España y las autonomías

No se sabe con precisión si el precio de esta administración se corresponde con el coste que supone para nuestros bolsillos

Resulta, para cualquier observador, muy interesante -y en muy diversos sentidos- el larguísimo camino que ha seguido nuestro país, hasta quedar constituido en lo que se ha denominado Estado de las autonomías, consagrado finalmente en la vigente Constitución de 1978 -hace poco más de cuarenta años- y cuyas cualidades constituyen un elemento revisable según el programa que a las próximas elecciones generales oferta o propone el Partido Popular. En este caso, por la oferta de poder devolverse aquellas competencias susceptibles de su más adecuada mejora en su administración, desde el poder central del Estado que desde la propia administración autonómica. El asunto, por sí solo, puede ser objeto de complejas discusiones -que ya dicen existir- dentro del mismo partido que esos extremos contempla en su propuesta electoral.

Lo que sí podría ser hasta conveniente, más habiendo transcurrido ya algo más de cuarenta años, son las resultas de la verdadera utilidad para la ciudadanía, de este -que ya no es novedoso- sistema de administración de los asuntos públicos, sobre todo de los beneficios que dicha implantación hayan podido repercutir sobre los intereses y necesidades de la ciudadanía.

No deja de ser curioso que la historia de la división administrativa de España, desde tiempos del Antiguo Régimen -previos a cualquier concepción y promulgación constitucional- hasta la de la Carta Magna del 78, se vino estableciendo y modificando, según estrictos criterios recaudatorios, pues no en vano de la administración Hacienda Pública se vinieron haciendo las propuestas de esa progresiva división territorial, hasta la actual constitución del Estado en provincias y comunidades autónomas.

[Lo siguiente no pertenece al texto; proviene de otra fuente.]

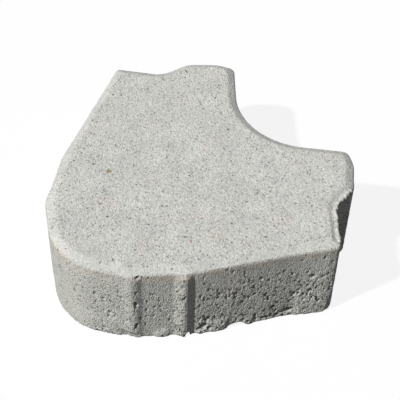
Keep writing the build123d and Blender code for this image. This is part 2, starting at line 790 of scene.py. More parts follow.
@dataclass
class Pebbles:
    """A pot of irregular closed pebbles that are joined in one mesh."""

    unevenness: float = 0.32
    subdivisions: int = 3
    mesh: bmesh.types.BMesh = field(default_factory=bmesh.new)

    def add(self, centre: Vector, sizes: tuple[float, float, float], turn: Matrix, seed: int) -> None:
        """Add one pebble.

        Args:
            centre: Its middle in millimetres.
            sizes: Its three diameters in millimetres, before it is turned.
            turn: How it is turned.
            seed: Picks its shape.
        """
        made = bmesh.ops.create_icosphere(self.mesh, subdivisions=self.subdivisions, radius=0.5)
        start = Vector((seed * 3.7, seed * 1.3, seed * 5.1))
        for vert in made["verts"]:
            bulge = 1.0 + self.unevenness * noise.noise(vert.co * 4.0 + start)
            local = Vector(part * size for part, size in zip(vert.co * bulge, sizes))
            vert.co = (centre + turn @ local) * MM

    def add_prism(self, plan: Sequence[Sequence[float]], low: float, high: float) -> None:
        """Add an upright prism.

        Args:
            plan: Its corners in plan, in order and in millimetres.
            low: Height of its foot in millimetres.
            high: Height of its top in millimetres.
        """
        foot, top = ([self.mesh.verts.new(Vector((x, y, z)) * MM) for x, y in plan] for z in (low, high))
        made = [self.mesh.faces.new(foot), self.mesh.faces.new(reversed(top))]
        for number in range(len(plan)):
            following = (number + 1) % len(plan)
            made.append(self.mesh.faces.new((foot[following], foot[number], top[number], top[following])))
        bmesh.ops.recalc_face_normals(self.mesh, faces=made)

    def done(self, name: str) -> bpy.types.Object:
        """Return the pebbles as one object.

        Args:
            name: Its name.

        Returns:
            The object.
        """
        made = bpy.data.meshes.new(name)
        self.mesh.to_mesh(made)
        self.mesh.free()
        return new_object(name, made)


@dataclass(frozen=True)
class RaggedEdge:
    """Small chips scattered along the lower edge, whose points are put in order round a middle on the axis.

    Lengths are millimetres, each as its smallest and its largest.
    """

    count: int = 48
    length: tuple[float, float] = (2.5, 6.5)
    depth: tuple[float, float] = (1.0, 2.0)
    rise: tuple[float, float] = (0.8, 2.0)
    height: tuple[float, float] = (-0.4, 0.6)
    middle_y: float = -20.0
    seed: int = 11
    first_shape: int = 100

    def add(self, pot: Pebbles, edge: np.ndarray) -> None:
        """Add the pebbles that cut the chips.

        Args:
            pot: Takes the pebbles.
            edge: Points of the lower edge in plan, in no order.
        """
        draw = random.Random(self.seed)
        corners = edge[np.argsort(np.arctan2(edge[:, 1] - self.middle_y, edge[:, 0]))]
        following = np.roll(corners, -1, axis=0)
        lengths = np.hypot(*(following - corners).T)
        ends = np.cumsum(lengths)
        for number in range(self.count):
            target = draw.uniform(0.0, ends[-1])
            side = int(np.searchsorted(ends, target))
            wall = Wall(tuple(corners[side]), tuple(following[side]))
            distance = target - (ends[side] - lengths[side])
            sizes = tuple(draw.uniform(*span) for span in (self.length, self.depth, self.rise))
            centre = wall.point(distance, draw.uniform(*self.height))
            pot.add(centre, sizes, wall.axes(), self.first_shape + number)


@dataclass(frozen=True)
class Groove:
    """The cut that makes the flank rib's far side sharp. Lengths are millimetres."""

    past_end: float = 0.45
    run: float = 4.6
    rise: float = 2.85
    depth: float = 0.85
    overshoot: float = 1.0

    def add(self, pot: Pebbles, flank: Wall, top: float) -> None:
        """Add the prism that cuts it.

        Args:
            pot: Takes the prism.
            flank: The wall that carries the rib.
            top: Height of the stone.
        """
        end = flank.length + self.past_end
        start = end - self.run
        plan = ((end, -self.depth), (end, self.rise), (start, self.rise), (start, self.rise - self.depth))
        corners = [flank.point(run, 0.0, out).to_2d() for run, out in plan]
        pot.add_prism(corners, -self.overshoot, top + self.overshoot)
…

Hoy día, en cambio, el establecimiento de las Autonomías podría responder mucho más que al propio interés del Estado, a la necesidad política de descentralizar dicho poder, hacerlo más participativo y afianzar progresivamente un carácter diferenciador entre unas y otras comunidades autónomas, además -se ha dicho así- de un no demasiado claro acercamiento de las instituciones cuyas decisiones inciden directamente en las necesidades, servicios públicos y modos de vida de los españoles en los distintos lugares de la geografía patria. No se sabe, con la necesaria precisión, si el precio que supone este contemporáneo modo de administración de la cosa pública, está en equilibrada correspondencia con el coste que supone para nuestros exiguos bolsillos particulares. Pero abrir ese debate sería como destapar una caja de grillos. ¿O no?